--- Start of DATASET ROWS ---
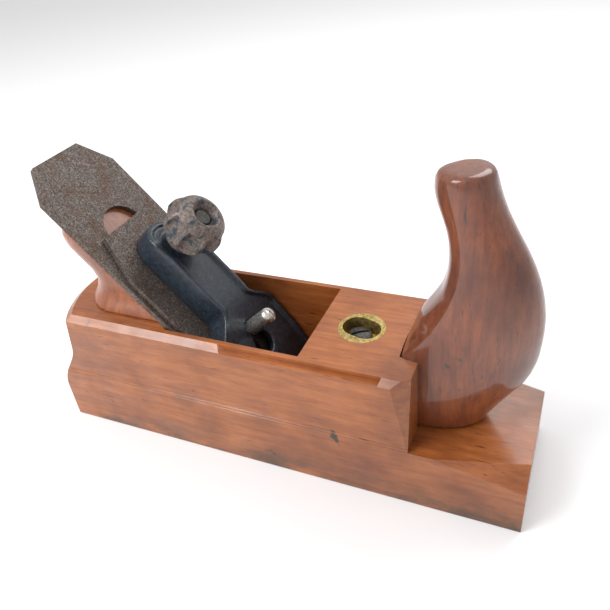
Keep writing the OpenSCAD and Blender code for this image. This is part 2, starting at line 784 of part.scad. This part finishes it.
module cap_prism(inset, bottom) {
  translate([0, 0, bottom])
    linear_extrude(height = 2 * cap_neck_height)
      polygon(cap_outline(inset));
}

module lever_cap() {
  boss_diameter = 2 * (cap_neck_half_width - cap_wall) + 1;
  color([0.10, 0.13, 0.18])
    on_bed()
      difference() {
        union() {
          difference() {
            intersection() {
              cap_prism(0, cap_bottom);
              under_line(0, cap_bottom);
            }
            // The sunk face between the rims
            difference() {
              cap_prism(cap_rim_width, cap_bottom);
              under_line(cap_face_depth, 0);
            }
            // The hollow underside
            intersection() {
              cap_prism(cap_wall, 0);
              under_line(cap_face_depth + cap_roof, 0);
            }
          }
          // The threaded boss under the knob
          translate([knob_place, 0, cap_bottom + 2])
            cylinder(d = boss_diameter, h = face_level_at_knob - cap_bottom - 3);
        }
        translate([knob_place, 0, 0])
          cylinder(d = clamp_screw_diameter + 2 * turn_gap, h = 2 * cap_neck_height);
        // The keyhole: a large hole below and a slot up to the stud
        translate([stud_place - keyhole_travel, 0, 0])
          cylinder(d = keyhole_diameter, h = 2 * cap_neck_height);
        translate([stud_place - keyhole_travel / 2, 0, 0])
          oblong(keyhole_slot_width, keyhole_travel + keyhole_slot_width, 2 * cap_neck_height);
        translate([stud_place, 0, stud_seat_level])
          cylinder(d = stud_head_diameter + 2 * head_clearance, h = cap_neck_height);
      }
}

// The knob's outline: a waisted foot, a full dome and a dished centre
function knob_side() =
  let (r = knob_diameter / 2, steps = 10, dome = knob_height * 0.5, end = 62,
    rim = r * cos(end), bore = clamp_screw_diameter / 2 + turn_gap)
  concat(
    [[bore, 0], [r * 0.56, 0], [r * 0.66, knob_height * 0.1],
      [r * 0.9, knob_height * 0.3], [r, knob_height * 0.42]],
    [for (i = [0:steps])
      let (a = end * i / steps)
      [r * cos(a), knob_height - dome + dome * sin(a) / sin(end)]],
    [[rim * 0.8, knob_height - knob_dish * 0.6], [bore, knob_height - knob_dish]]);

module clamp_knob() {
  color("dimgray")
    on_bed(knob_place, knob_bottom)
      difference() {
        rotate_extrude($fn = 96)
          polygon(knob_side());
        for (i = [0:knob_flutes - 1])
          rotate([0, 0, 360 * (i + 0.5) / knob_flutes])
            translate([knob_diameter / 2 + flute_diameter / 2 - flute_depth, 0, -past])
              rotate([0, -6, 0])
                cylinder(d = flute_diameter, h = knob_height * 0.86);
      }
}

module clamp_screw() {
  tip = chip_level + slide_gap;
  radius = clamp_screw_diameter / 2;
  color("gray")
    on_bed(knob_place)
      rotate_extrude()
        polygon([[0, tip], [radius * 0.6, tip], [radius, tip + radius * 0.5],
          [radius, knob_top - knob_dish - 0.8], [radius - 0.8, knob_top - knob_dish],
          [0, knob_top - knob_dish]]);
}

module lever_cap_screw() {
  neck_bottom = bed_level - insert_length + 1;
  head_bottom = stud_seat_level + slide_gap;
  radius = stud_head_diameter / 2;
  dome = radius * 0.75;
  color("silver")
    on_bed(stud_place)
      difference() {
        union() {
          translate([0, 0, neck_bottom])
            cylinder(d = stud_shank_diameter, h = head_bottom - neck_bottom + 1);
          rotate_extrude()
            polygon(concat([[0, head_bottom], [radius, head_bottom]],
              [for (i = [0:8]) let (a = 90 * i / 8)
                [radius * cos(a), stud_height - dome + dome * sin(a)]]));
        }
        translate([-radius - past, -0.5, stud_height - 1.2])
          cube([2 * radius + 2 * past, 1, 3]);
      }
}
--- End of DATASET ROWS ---
--- Start of DATASET ROWS ---
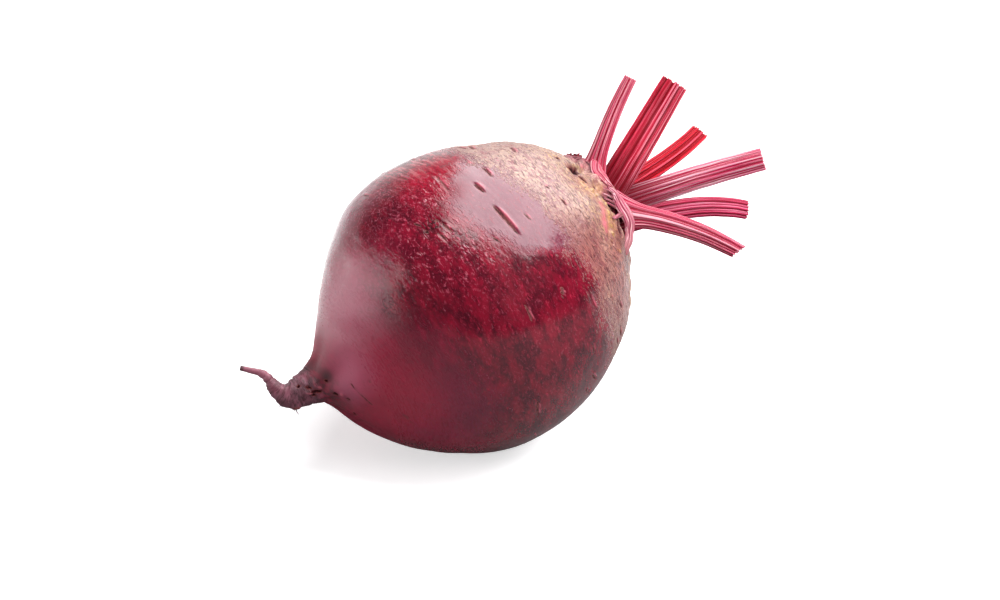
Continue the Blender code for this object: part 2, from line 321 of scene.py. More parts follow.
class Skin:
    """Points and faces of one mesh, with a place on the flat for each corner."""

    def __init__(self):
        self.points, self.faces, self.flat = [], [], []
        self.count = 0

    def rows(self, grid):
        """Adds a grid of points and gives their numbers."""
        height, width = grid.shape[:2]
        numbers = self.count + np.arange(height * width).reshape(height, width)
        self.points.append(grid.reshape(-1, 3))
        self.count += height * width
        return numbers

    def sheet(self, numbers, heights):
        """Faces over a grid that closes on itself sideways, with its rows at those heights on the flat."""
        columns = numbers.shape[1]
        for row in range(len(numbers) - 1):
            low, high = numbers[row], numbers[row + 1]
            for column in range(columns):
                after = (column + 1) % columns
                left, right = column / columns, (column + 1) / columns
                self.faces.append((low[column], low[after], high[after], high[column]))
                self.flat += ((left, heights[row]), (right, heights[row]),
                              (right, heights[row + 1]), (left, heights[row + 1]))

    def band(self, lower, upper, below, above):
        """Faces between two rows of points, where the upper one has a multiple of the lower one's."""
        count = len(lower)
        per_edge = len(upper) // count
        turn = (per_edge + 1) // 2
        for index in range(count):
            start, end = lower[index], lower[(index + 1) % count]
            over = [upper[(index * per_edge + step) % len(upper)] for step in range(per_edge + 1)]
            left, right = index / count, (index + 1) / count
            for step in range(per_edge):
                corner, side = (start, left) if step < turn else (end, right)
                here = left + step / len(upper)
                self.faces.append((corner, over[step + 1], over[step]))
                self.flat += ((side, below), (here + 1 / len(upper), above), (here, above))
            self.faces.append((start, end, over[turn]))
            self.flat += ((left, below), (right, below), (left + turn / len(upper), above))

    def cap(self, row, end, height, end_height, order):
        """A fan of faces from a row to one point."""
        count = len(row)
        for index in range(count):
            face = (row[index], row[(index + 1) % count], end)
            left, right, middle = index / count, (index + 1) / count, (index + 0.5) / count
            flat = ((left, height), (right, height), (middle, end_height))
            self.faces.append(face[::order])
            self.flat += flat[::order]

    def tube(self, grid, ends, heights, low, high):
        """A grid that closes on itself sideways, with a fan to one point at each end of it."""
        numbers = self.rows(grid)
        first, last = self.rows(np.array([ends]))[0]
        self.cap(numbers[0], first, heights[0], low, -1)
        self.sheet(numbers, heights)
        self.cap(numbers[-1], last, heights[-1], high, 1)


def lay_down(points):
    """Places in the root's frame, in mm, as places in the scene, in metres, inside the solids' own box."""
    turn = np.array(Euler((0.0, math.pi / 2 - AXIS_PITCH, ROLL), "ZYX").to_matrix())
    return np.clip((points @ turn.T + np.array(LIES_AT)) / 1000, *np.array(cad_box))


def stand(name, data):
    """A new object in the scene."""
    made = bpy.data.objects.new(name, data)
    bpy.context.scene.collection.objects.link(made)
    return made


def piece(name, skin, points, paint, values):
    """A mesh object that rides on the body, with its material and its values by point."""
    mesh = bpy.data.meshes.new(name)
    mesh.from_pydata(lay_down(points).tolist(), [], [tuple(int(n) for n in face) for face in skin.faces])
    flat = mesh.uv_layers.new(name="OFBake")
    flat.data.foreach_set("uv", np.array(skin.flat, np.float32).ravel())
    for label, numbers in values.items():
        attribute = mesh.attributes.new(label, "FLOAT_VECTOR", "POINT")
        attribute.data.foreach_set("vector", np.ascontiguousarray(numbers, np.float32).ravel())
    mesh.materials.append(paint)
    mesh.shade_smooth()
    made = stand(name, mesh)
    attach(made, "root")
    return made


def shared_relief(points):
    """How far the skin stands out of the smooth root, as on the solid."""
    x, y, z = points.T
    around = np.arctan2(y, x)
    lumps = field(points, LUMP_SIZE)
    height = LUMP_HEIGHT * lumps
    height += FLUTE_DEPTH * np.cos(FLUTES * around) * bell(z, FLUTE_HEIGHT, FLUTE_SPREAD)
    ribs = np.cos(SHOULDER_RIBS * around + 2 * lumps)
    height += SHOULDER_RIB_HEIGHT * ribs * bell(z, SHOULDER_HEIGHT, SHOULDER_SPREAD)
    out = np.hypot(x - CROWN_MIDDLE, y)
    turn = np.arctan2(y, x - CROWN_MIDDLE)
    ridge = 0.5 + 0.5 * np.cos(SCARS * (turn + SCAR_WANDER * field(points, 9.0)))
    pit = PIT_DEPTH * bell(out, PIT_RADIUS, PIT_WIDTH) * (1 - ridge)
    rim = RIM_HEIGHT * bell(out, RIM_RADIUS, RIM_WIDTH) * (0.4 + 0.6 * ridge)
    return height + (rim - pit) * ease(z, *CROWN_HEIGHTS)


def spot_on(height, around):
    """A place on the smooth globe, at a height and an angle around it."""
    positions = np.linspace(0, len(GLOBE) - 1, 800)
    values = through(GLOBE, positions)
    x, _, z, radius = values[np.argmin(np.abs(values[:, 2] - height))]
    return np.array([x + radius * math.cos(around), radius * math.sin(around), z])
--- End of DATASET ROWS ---
AIM >>
Retype only this portion of the data above: the line containing "Continue the Blender", the line containing "and faces of", and all lines between them, exactly.

SOLUTION FOR THIS PROBLEM >>
Continue the Blender code for this object: part 2, from line 321 of scene.py. More parts follow.
class Skin:
    """Points and faces of one mesh, with a place on the flat for each corner."""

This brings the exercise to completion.